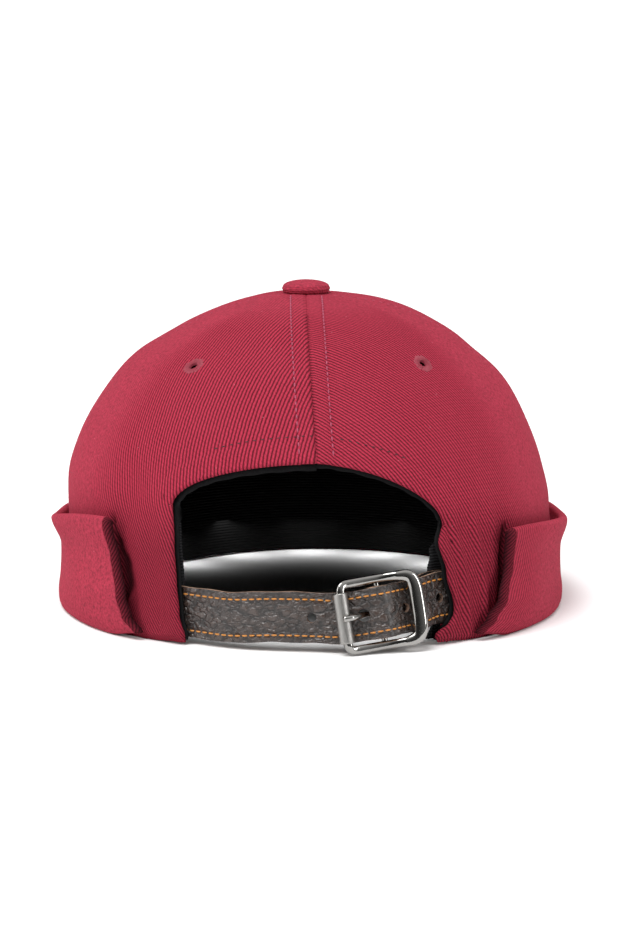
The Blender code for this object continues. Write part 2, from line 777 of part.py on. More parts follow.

...

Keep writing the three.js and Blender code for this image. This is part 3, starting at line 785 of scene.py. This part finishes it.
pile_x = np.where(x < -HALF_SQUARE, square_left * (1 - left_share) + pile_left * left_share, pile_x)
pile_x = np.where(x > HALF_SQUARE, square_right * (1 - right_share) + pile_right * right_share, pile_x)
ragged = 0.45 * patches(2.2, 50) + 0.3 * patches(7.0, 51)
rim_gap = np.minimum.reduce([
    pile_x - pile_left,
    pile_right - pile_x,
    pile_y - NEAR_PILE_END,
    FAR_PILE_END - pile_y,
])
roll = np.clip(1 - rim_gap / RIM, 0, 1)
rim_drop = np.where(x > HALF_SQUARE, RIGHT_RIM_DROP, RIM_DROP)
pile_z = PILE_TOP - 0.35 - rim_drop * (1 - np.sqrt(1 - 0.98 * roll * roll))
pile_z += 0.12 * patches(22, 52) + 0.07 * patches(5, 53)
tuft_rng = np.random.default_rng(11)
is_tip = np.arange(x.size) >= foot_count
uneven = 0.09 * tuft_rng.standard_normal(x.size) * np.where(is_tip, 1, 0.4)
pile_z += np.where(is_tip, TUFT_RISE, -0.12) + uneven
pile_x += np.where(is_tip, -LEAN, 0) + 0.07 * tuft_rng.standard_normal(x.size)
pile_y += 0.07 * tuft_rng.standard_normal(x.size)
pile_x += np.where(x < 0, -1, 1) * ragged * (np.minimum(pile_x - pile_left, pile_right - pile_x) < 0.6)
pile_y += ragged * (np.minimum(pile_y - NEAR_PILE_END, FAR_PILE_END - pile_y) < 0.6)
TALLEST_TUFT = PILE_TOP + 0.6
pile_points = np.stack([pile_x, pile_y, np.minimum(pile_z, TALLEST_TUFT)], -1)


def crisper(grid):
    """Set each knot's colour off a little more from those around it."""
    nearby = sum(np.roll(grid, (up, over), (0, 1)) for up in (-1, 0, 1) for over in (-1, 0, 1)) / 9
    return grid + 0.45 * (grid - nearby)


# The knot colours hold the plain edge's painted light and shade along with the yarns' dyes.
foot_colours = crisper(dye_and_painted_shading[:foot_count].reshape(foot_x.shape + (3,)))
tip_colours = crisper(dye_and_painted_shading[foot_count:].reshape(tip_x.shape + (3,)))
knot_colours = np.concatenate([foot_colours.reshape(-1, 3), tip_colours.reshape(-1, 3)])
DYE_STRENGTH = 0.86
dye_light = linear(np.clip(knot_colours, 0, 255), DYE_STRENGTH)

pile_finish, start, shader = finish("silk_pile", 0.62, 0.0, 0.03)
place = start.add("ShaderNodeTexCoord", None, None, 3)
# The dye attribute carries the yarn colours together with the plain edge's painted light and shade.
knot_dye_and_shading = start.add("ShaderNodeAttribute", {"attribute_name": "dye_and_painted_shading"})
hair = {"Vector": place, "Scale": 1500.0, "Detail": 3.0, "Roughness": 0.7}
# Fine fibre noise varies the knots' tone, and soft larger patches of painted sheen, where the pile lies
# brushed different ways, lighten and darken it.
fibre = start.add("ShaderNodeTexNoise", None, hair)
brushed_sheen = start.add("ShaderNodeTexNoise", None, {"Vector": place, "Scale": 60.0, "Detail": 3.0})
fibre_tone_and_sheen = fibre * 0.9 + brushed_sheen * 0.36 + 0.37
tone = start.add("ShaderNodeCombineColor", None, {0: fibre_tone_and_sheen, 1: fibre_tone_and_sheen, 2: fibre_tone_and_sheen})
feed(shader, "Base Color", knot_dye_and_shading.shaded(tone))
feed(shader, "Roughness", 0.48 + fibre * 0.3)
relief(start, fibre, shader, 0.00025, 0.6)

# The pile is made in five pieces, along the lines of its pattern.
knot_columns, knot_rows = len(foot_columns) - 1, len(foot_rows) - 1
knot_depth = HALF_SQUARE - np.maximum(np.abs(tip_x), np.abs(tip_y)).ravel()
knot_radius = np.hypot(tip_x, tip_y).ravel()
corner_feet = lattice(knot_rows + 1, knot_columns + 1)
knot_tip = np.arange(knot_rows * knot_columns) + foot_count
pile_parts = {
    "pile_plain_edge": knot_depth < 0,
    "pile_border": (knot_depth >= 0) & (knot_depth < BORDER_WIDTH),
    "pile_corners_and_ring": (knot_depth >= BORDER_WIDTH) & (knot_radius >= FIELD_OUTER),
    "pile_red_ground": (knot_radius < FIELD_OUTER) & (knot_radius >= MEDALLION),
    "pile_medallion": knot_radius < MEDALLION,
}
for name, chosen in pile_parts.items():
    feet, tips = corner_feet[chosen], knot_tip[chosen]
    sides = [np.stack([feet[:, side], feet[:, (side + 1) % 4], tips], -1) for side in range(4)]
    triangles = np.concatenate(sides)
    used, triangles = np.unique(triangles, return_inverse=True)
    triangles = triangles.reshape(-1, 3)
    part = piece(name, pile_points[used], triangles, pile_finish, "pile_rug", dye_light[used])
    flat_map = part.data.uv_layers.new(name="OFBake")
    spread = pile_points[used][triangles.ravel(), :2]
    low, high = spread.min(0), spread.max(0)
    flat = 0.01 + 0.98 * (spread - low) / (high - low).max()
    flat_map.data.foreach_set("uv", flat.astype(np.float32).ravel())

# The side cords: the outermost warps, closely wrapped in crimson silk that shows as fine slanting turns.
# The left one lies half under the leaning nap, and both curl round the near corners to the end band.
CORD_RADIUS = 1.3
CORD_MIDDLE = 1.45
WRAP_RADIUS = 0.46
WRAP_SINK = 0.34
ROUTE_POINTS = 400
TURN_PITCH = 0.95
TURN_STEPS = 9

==

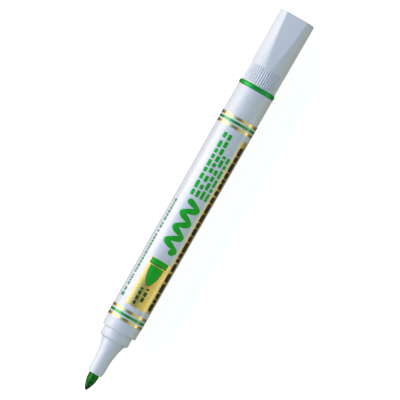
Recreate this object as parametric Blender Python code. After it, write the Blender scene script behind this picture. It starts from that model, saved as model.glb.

◆ PROBLEM DETAILS ◆
Search the entries for the string "Blender" and collect each line that has it.

◆ COMPLETED EXERCISE ◆
The Blender code for this object continues. Write part 2, from line 777 of part.py on. More parts follow.
Keep writing the three.js and Blender code for this image. This is part 3, starting at line 785 of scene.py. This part finishes it.
Recreate this object as parametric Blender Python code. After it, write the Blender scene script behind this picture. It starts from that model, saved as model.glb.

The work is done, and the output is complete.